A village in a state of emergency
Everywhere you look, groups of riders and carriages pass by, women stroll across the sandy village square of El Rocío in colorful dresses whose flounces cascade down to the ground. And right in the middle of it all, at the center of the action, is the gleaming white church. It is the cocoon that envelops the Madonna. With folded hands and shining faces, devoutly and sometimes with tears in their eyes, the pilgrims gaze up at the female figure enthroned on the altar in a golden robe with a benevolent gaze. Prayers are murmured before her and candles are lit. Outside, meanwhile, people dance enthusiastically. Prayers and celebrations go on for 3 days and 3 nights.

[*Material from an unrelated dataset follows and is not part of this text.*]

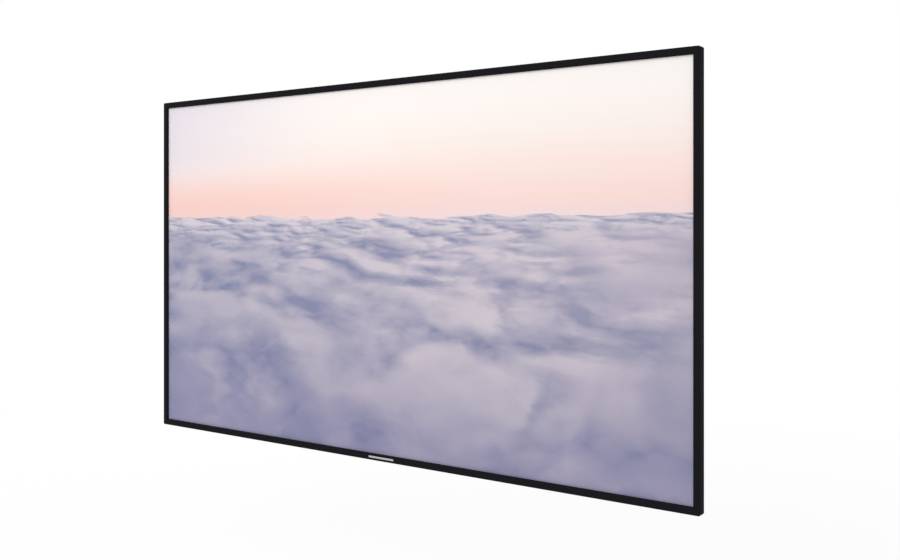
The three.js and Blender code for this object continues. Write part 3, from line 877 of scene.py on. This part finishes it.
# A bracket in its side's frame: the drilled plate on the wall, then a fold, the web, a fold and the lip.
def bracket_mesh(lip_end, plate_end, lip_front, wall, length):
    bracket = bmesh.new()
    plate_back = wall - BRACKET_THICKNESS / 2
    lip_back = lip_front + BRACKET_THICKNESS / 2
    plate_from = BRACKET_WEB_IN + BRACKET_BEND
    reach = (plate_end - plate_from) / 2
    turned = Matrix.Rotation(math.pi / 2, 4, "X")
    middle = Matrix.Translation((plate_from + reach, plate_back, 0))
    outline = middle @ turned @ Matrix.Diagonal((reach, length / 2, 1, 1))
    bmesh.ops.create_grid(bracket, x_segments=1, y_segments=1, size=1, matrix=outline)
    ends = [vert for vert in bracket.verts if vert.co.x > plate_from + reach]
    bmesh.ops.bevel(
        bracket, geom=ends, offset=BRACKET_CORNER, segments=5, profile=0.5, affect="VERTICES", material=-1
    )
    bmesh.ops.delete(bracket, geom=bracket.faces[:], context="FACES_ONLY")
    for end in (-1, 1):
        hole = Matrix.Translation((BRACKET_HOLE_IN, plate_back, end * BRACKET_HOLE_SPREAD / 2)) @ turned
        bmesh.ops.create_circle(bracket, segments=24, radius=BRACKET_HOLE_RADIUS, matrix=hole)
    bmesh.ops.triangle_fill(bracket, use_beauty=True, edges=bracket.edges[:])
    fold = [
        edge
        for edge in bracket.edges
        if all(abs(vert.co.x - plate_from) < SAME_POINT for vert in edge.verts)
    ]
    fold = fold_edges(bracket, fold, (plate_from, plate_back - BRACKET_BEND, 0), math.pi / 2)
    fold = pull_edges(bracket, fold, (0, lip_back - plate_back + 2 * BRACKET_BEND, 0))
    lip_from = BRACKET_WEB_IN - BRACKET_BEND
    fold = fold_edges(bracket, fold, (lip_from, lip_back + BRACKET_BEND, 0), -math.pi / 2)
    pull_edges(bracket, fold, (lip_end - lip_from, 0, 0))
    bmesh.ops.remove_doubles(bracket, verts=bracket.verts[:], dist=SAME_POINT)
    bmesh.ops.recalc_face_normals(bracket, faces=bracket.faces[:])
    return bracket


coat = powder_coat()
for name in BRACKETS:
    place = SIDES["top" if name.startswith("top") else "bottom"][0]
    ends = [place.inverted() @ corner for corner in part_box(name)]
    low = [min(pair) for pair in zip(*ends)]
    high = [max(pair) for pair in zip(*ends)]
    folded = bracket_mesh(low[0], high[0], low[1], high[1], high[2] - low[2])
    standing = place @ Matrix.Translation((0, 0, (low[2] + high[2]) / 2))
    bmesh.ops.transform(folded, matrix=standing, verts=folded.verts[:])
    bracket = add_piece(f"folded_{name}", folded, [coat])
    thick = bracket.modifiers.new("plate_thickness", "SOLIDIFY")
    thick.thickness = BRACKET_THICKNESS
    thick.offset = 0
    eased = bracket.modifiers.new("eased_edges", "BEVEL")
    eased.width = BRACKET_EDGE
    eased.segments = 2
    eased.limit_method = "ANGLE"
    eased.angle_limit = BRACKET_SHARP_ANGLE
    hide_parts(name)

# Badge: a thin blank strip of brushed satin aluminium with round ends.
# It is stuck on the face of the bottom rail, at the middle.
BADGE_PALE = (0.62, 0.62, 0.63, 1)
BADGE_DULL = (0.46, 0.46, 0.48, 1)
BADGE_BRUSHING = (30, 3000, 3000)


def brushed_badge():
    material, tree, shader, place = new_finish("brushed_badge", Metallic=1.0)
    lines = use_group(tree, drawn_lines, Place=place, Stretch=BADGE_BRUSHING)
    feed(tree, shader["Base Color"], tint(tree, lines["Lines"], BADGE_PALE, BADGE_DULL))
    feed(tree, shader["Roughness"], summed(tree, 0.28, (lines["Lines"], 0.2)))
    feed(tree, shader["Normal"], bump(tree, lines["Lines"], depth=0.00003, strength=0.6))
    return material


dress(["blank_badge"], brushed_badge())

# Studio: a pale floor below the hung frame, which fades to white with distance so that no horizon shows,
# a white surround, and two large soft lamps.
FLOOR_DROP = 0.45
FLOOR_REACH = 12.0
FLOOR_COLOUR = (0.95, 0.95, 0.95, 1)
FLOOR_WHITE = 0.9
FLOOR_FADE = (1.2, 4.5)
SURROUND_LIGHT = 0.6
LAMPS = {
    "key": {"place": (-0.9, -5.6, 3.2), "size": 4.0, "power": 162},
    "fill": {"place": (-3.6, 3.0, 2.0), "size": 3.0, "power": 90},
}


# The rays that see the studio as plain white: those from the camera, and those in gloss and glass.
def seen_directly(tree):
    rays = tree.nodes.new("ShaderNodeLightPath").outputs
    seen = calc(tree, "MAXIMUM", rays["Is Camera Ray"], rays["Is Glossy Ray"])
    return calc(tree, "MAXIMUM", seen, rays["Is Transmission Ray"])


def pale_floor():
    material, tree, shader, place = new_finish(
        "pale_floor", Base_Color=FLOOR_COLOUR, Roughness=0.9, Specular_IOR_Level=0.1
    )
    distance = tree.nodes.new("ShaderNodeVectorMath")
    distance.operation = "LENGTH"
    feed(tree, distance.inputs[0], place)
    white = spread(tree, distance.outputs["Value"], *FLOOR_FADE, FLOOR_WHITE, 1.0)
    glow = tree.nodes.new("ShaderNodeEmission")
    mix = tree.nodes.new("ShaderNodeMixShader")
    feed(tree, mix.inputs["Fac"], product(tree, seen_directly(tree), white))
    tree.links.new(tree.nodes["Principled BSDF"].outputs["BSDF"], mix.inputs[1])
    tree.links.new(glow.outputs["Emission"], mix.inputs[2])
    tree.links.new(mix.outputs["Shader"], tree.nodes["Material Output"].inputs["Surface"])
    return material


floor_mesh = bmesh.new()
level = Matrix.Translation((0, 0, cad_box[0].z - FLOOR_DROP))
bmesh.ops.create_grid(floor_mesh, x_segments=1, y_segments=1, size=FLOOR_REACH, matrix=level)
floor_data = bpy.data.meshes.new("floor")
floor_mesh.to_mesh(floor_data)
floor_mesh.free()
floor_data.materials.append(pale_floor())
floor = bpy.data.objects.new("floor", floor_data)
bpy.context.scene.collection.objects.link(floor)

surround = bpy.data.worlds.new("surround")
bpy.context.scene.world = surround
surround.use_nodes = True
surround_tree = surround.node_tree
background = surround_tree.nodes["Background"]
background.inputs["Color"].default_value = (1, 1, 1, 1)
to_white = (seen_directly(surround_tree), 1 - SURROUND_LIGHT)
feed(surround_tree, background.inputs["Strength"], summed(surround_tree, SURROUND_LIGHT, to_white))

for name, values in LAMPS.items():
    lamp = bpy.data.lights.new(name, "AREA")
    lamp.shape = "SQUARE"
    lamp.size = values["size"]
    lamp.energy = values["power"]
    holder = bpy.data.objects.new(name, lamp)
    holder.location = values["place"]
    holder.rotation_euler = (-holder.location).to_track_quat("-Z", "Y").to_euler()
    holder.visible_glossy = False
    bpy.context.scene.collection.objects.link(holder)

# Camera: level, to the right of the screen and looking to the left, with the lens moved down so that
# the uprights stay upright. The shift is given in pixels of the photograph.
CAMERA_TURN = math.radians(35.6)
CAMERA_BACK = 3.4539
CAMERA_RIGHT = 0.2252
CAMERA_HEIGHT = 0.1489
CAMERA_LENS = 40.79
SENSOR_WIDTH = 36
PHOTO_WIDTH = 900
SHIFT_DOWN = 53.495
ahead = Vector((-math.sin(CAMERA_TURN), math.cos(CAMERA_TURN), 0))
right = Vector((math.cos(CAMERA_TURN), math.sin(CAMERA_TURN), 0))
camera_data = bpy.data.cameras.new("camera")
camera_data.lens = CAMERA_LENS
camera_data.sensor_width = SENSOR_WIDTH
camera_data.shift_y = -SHIFT_DOWN / PHOTO_WIDTH
camera = bpy.data.objects.new("camera", camera_data)
camera.location = Vector((0, 0, CAMERA_HEIGHT)) - ahead * CAMERA_BACK + right * CAMERA_RIGHT
camera.rotation_euler = (math.pi / 2, 0, CAMERA_TURN)
bpy.context.scene.collection.objects.link(camera)
bpy.context.scene.camera = camera
bpy.context.scene.view_settings.view_transform = "Standard"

There is no contrast here: first into the church for prayers, then on to the pub – typical of El Rocío.
The blessing of the Madonna
On Sunday evening, the faithful gather in the church and on the large sandy square to pray. In a mystical procession, with seemingly endless lines of people carrying thousands of candles and torches in their hands, the pilgrimage reaches its climax. Traditionally at sunrise, usually around 4 a.m., the members of the main brotherhood from Almonte break through the barrier to the church altar at the signal of the priest and carry the statue of the Virgin out into the open amidst the cheers of the crowd. Many of the faithful try to touch the Virgin or at least her robe – the sick and elderly, but also children, are supposed to receive her special blessing in this way. From the cathedral, the “Blanca Paloma” is carried through the whole town to the houses of all the brotherhoods, priests offer prayers of thanksgiving and intercession for the coming year. The prayers continue until the early hours of the morning. From Monday afternoon, the brotherhoods and pilgrims leave again – some of them via their old pilgrimage route – to bring the blessing of Our Lady to their home towns. Peace and quiet returns to El Rocío.